A groundbreaking study published as a Reviewed Preprint in eLife has unveiled new insights into the locomotion of crabs, combining the largest dataset to date on their movement patterns. Researchers have traced the unique sideways walking behavior of crabs back to a common ancestor that existed approximately 200 million years ago. This research, highlighted by eLife editors for its significance, holds broad implications for scientists exploring animal mobility.
The Significance of Sideways Movement
Sideways locomotion is characteristic of 'true crabs' (Brachyura), the predominant group within the decapod family. This distinctive mode of movement may provide critical survival advantages, such as enhancing their ability to evade predators by making their movements less predictable.
According to senior corresponding author Yuuki Kawabata, an Associate Professor at Nagasaki University's Graduate School of Integrated Science and Technology, the ecological success of true crabs is remarkable. "With about 7,904 species, true crabs vastly outnumber their closest relatives, the Anomura and Astacidea. They thrive in diverse habitats, from terrestrial to deep-sea environments, and exhibit a fascinating evolutionary phenomenon known as carcinization, where crab-like body structures have emerged repeatedly."
Despite extensive knowledge about true crabs, there has been limited data on their locomotion. While most species exhibit sideways movement, some walk forward, prompting intriguing questions about the origins and evolution of this behavior.
Investigating Crab Locomotion
Kawabata and his team examined the movement of 50 true crab species, capturing video footage of each for 10 minutes in a circular arena mimicking their natural habitats. Due to logistical constraints, only one individual per species was studied.
The researchers integrated these observations with previously published phylogenetic data that charted the evolutionary relationships of Brachyura, based on genetic information from 344 species. To address discrepancies between behavioral and phylogenetic data, they simplified the evolutionary tree to include 44 genera, five families, and one superfamily, allowing them to represent closely related species.
A Singular Evolutionary Shift
Of the 50 species analyzed, 35 primarily moved sideways while 15 walked forward.
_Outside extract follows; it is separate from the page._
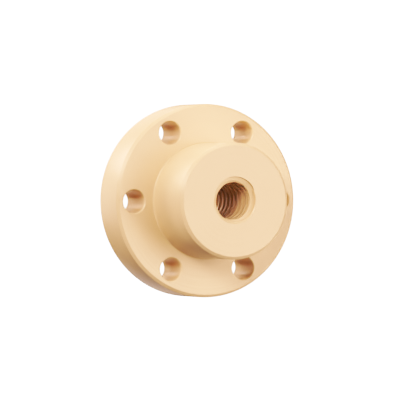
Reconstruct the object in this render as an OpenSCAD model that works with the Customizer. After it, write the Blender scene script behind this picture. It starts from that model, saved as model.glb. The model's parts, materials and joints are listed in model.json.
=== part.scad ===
// Flanged lead screw nut, turned in one piece from engineering plastic.
// It stands on the flange's back face at z = 0. The bore runs along +Z to the hub's free end,
// and two of the bolt holes lie on the X axis.

/* [Bore] */
// Nominal diameter of the lead screw
screw_d = 10; // [8:0.5:12]
// Pitch of the lead screw's trapezoidal thread
thread_pitch = 2; // [1.5:0.5:3]
// Chamfer around both mouths of the bore, which leads the screw in
bore_chamfer = 0.9; // [0.5:0.1:1.5]

/* [Hub] */
// Outer diameter of the hub
hub_d = 25; // [20:0.5:36]
// How far the hub stands proud of the flange
hub_h = 15; // [5:0.5:40]
// Chamfer around the hub's free end
hub_chamfer = 0.6; // [0.2:0.1:1.5]
// Radius of the fillet in the corner between the hub and the flange
root_fillet_r = 0.3; // [0.1:0.1:0.8]

/* [Bolt holes] */
// Number of bolt holes, spaced evenly on one circle
bolt_count = 6; // [3:1:8]
// Diameter of each bolt hole
bolt_hole_d = 5; // [3:0.1:7]
// Chamfer around both mouths of each bolt hole
bolt_hole_chamfer = 0.2; // [0.1:0.1:0.8]
// Land between the hub and each bolt hole, for the screw's washer
hub_land = 2; // [1.2:0.1:8]

/* [Flange] */
// Thickness of the flange
flange_t = 10; // [4:0.5:20]
// Wall between each bolt hole and the flange's rim
rim_wall = 1.5; // [1.5:0.1:8]
// Chamfer around the flange's front edge
flange_front_chamfer = 0.6; // [0.2:0.1:0.7]
// Chamfer around the flange's back edge
flange_back_chamfer = 0.4; // [0.2:0.1:0.7]

/* [Hidden] */

plastic_colour = "#E5D1AD";
cut_margin = 1; // how far each cutting solid runs past the faces that it opens
$fn = 96;

// The bore's wall is where the nut's crests stand, half a pitch inside the nominal diameter
crest_r = (screw_d - thread_pitch) / 2;
hub_r = hub_d / 2;
bolt_hole_r = bolt_hole_d / 2;
bolt_circle_r = hub_r + hub_land + bolt_hole_r;
flange_r = bolt_circle_r + bolt_hole_r + rim_wall;
total_h = flange_t + hub_h;

// Half section of the fillet between the hub and the flange
module root_fillet() {
    translate([hub_r, flange_t])
        difference() {
            square(root_fillet_r);
            translate([root_fillet_r, root_fillet_r])
                circle(root_fillet_r);
        }
}

// Half section of the nut before it is drilled, with its edges chamfered
module turned_section() {
    polygon([
        [0, 0],
        [flange_r - flange_back_chamfer, 0],
        [flange_r, flange_back_chamfer],
        [flange_r, flange_t - flange_front_chamfer],
        [flange_r - flange_front_chamfer, flange_t],
        [hub_r, flange_t],
        [hub_r, total_h - hub_chamfer],
        [hub_r - hub_chamfer, total_h],
        [0, total_h]
    ]);
    root_fillet();
}

// Cutter for a 45 degree chamfer around a hole of radius r that opens upwards at z = 0
module mouth(r, chamfer) {
    depth = chamfer + cut_margin;
    translate([0, 0, -chamfer])
        cylinder(h = depth, r1 = r, r2 = r + depth);
}

// Cutter for a hole of radius r through a height h, with both of its mouths chamfered
module through_hole(r, h, chamfer) {
    translate([0, 0, -cut_margin])
        cylinder(h = h + 2 * cut_margin, r = r);
    translate([0, 0, h])
        mouth(r, chamfer);
    mirror([0, 0, 1])
        mouth(r, chamfer);
}

module bolt_holes() {
    for (i = [0 : bolt_count - 1])
        rotate(360 * i / bolt_count)
            translate([bolt_circle_r, 0, 0])
                through_hole(bolt_hole_r, flange_t, bolt_hole_chamfer);
}

module flanged_nut() {
    color(plastic_colour)
        difference() {
            rotate_extrude()
                turned_section();
            through_hole(crest_r, total_h, bore_chamfer);
            bolt_holes();
        }
}

flanged_nut();
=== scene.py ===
import json
from math import ceil, pi, radians, sin, tan

import bmesh
import bpy
import numpy as np
from mathutils import Euler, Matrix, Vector
from mathutils.geometry import delaunay_2d_cdt


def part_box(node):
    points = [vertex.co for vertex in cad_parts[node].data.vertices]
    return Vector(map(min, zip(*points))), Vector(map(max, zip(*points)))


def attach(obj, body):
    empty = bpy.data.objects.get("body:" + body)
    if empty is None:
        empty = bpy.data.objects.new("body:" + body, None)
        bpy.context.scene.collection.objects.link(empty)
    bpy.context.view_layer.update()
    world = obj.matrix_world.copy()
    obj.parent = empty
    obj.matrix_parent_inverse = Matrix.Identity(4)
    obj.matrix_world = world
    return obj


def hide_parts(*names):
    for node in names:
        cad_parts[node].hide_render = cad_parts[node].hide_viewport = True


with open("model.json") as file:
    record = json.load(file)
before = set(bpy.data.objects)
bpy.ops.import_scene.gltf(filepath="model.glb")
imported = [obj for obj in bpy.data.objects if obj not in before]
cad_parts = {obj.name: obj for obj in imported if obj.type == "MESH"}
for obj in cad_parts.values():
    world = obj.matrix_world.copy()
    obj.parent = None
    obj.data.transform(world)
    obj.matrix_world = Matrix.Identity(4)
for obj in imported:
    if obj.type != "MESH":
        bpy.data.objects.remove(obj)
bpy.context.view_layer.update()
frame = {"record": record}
mounts = {mount["name"]: mount for mount in frame["record"]["mounts"]}
mm = 0.001
_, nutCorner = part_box("flanged_nut")
print("frame loaded: the nut is", round(nutCorner[0] / mm * 2, 2), "mm across and",
      round(nutCorner[2] / mm, 2), "mm high")


# the nut: its main sizes come from the frame, its edges and its thread are set here

nut = dict(
    flangeRadius=nutCorner[0],
    height=nutCorner[2],
    seat=mounts["front_seat"]["pos_m"][2],           # height of the flange's front face
    hubRadius=mounts["hub"]["dims"]["r_mm"] * mm,
    crestRadius=mounts["thread"]["dims"]["r_mm"] * mm,
    holeCount=mounts["bolts"]["dims"]["count"],
    holeCircle=mounts["bolts"]["dims"]["pcd_mm"] / 2 * mm,
    holeRadius=mounts["bolts"]["dims"]["hole_r_mm"] * mm,
    frontChamfer=0.6 * mm,
    backChamfer=0.4 * mm,
    hubChamfer=0.6 * mm,
    holeChamfer=0.2 * mm,
    mouthChamfer=0.9 * mm,
    rootFillet=0.3 * mm,
    edgeRadius=0.08 * mm,      # edges are broken, never knife sharp
    faceMargin=0.08 * mm,      # narrow strip beside each edge, so that the flat faces shade flat
    columns=144,               # steps around the axis, the same in every surface so that they join
    holeColumns=72,
    arcSteps=4,                # steps in each rounded edge
    filletSteps=6,
    sharpDeg=30,               # edges that turn by more than this are shaded sharp
    mergeGap=0.0001 * mm,      # points nearer than this are one point
)
thread = dict(
    pitch=2.0 * mm,
    depth=1.25 * mm,
    crestWidth=0.8 * mm,
    flankDeg=15,
    cornerRadius=0.08 * mm,
    cornerSteps=3,
    phaseDeg=-4,               # where the groove passes half the nut's height, counted from +X
    step=0.25 * mm,            # longest stretch between two points of the profile
)


def roundedLine(corners, radius, steps):
    # a line through the corners, in which each inner corner becomes an arc that touches both its sides
    points = [np.array(corners[0])]
    for before, corner, after in zip(corners, corners[1:], corners[2:]):
        corner = np.array(corner)
        sides = [(side - corner) / np.linalg.norm(side - corner) for side in (before, after)]
        half = np.arccos(sides[0] @ sides[1]) / 2
        middle = corner + (sides[0] + sides[1]) / np.linalg.norm(sides[0] + sides[1]) * radius / sin(half)
        start, end = (corner + side * radius / tan(half) - middle for side in sides)
        angles = np.arctan2([start[1], end[1]], [start[0], end[0]])
        turn = (angles[1] - angles[0] + pi) % (2 * pi) - pi
        angles = angles[0] + turn * np.linspace(0, 1, steps + 1)
        points += list(middle + radius * np.stack([np.cos(angles), np.sin(angles)], 1))
    return np.array(points + [np.array(corners[-1])])


def dividedLine(line, step):
    # the same line with points added, so that no stretch is longer than step
    pieces = []
    for start, end in zip(line, line[1:]):
        count = ceil(np.linalg.norm(end - start) / step)
        pieces.append(start + (end - start) * np.linspace(0, 1, count + 1)[:-1, None])
    return np.concatenate(pieces + [line[-1:]])


def fullCircle(count):
    return np.arange(count) / count * 2 * pi


def turnedSurface(radius, height, angles, centre=0.0, lift=0):
    # rows of radius and height carried around an upright axis: (x, y) = (centre + r cos a, r sin a).
    # where the last column meets the first, the first column's rows stand lift rows higher
    radius, height, angles = np.broadcast_arrays(radius, height, angles)
    rows, columns = radius.shape
    points = np.stack([centre + radius * np.cos(angles), radius * np.sin(angles), height], -1).reshape(-1, 3)
    row, column = np.meshgrid(np.arange(rows - 1 - lift), np.arange(columns), indexing="ij")
    after = (column + 1) % columns
    raised = row + np.where(after == 0, lift, 0)
    corners = [row * columns + column, raised * columns + after,
               (raised + 1) * columns + after, (row + 1) * columns + column]
    return points, np.stack(corners, -1).reshape(-1, 4)


def turnedLine(corners, radius, steps, angles, centre=0.0):
    # a line of (radius, height) corners, rounded and turned
    line = roundedLine(corners, radius, steps)
    return turnedSurface(line[:, :1], line[:, 1:], angles, centre)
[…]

Mapping these behaviors onto the evolutionary tree revealed that sideways locomotion likely evolved just once from a forward-walking ancestor at the base of Eubrachyura, a lineage of more advanced crabs. This contrasts with the repeated occurrences of carcinization across various decapod species, underscoring the rarity of such behavioral adaptations.
Innovation in Survival
The researchers propose that this singular shift to sideways movement has significantly contributed to the success of true crabs, enabling rapid lateral movement to avoid predators. This locomotion style is uncommon in the animal kingdom, as it may hinder other essential activities like burrowing and mating.
Furthermore, the study emphasizes that evolutionary success is influenced not only by biological innovations but also by environmental factors. The emergence of sideways walking in true crabs coincided with major ecological changes around 200 million years ago, including the breakup of Pangaea and the expansion of marine habitats, which likely facilitated species diversification.
Broader Implications for Animal Movement
The findings underscore that sideways locomotion in true crabs is a rare but pivotal trait that may have played a significant role in their ecological success. This research expands our understanding of how animal movement evolves and adapts over time, potentially influencing future studies on locomotion across various species.
This research was conducted by Yuuki Kawabata and co-authors Junya Taniguchi, Tsubasa Inoue, and Kano Kohara, along with contributions from various institutions, including National Kaohsiung University of Science and Technology and Auburn University.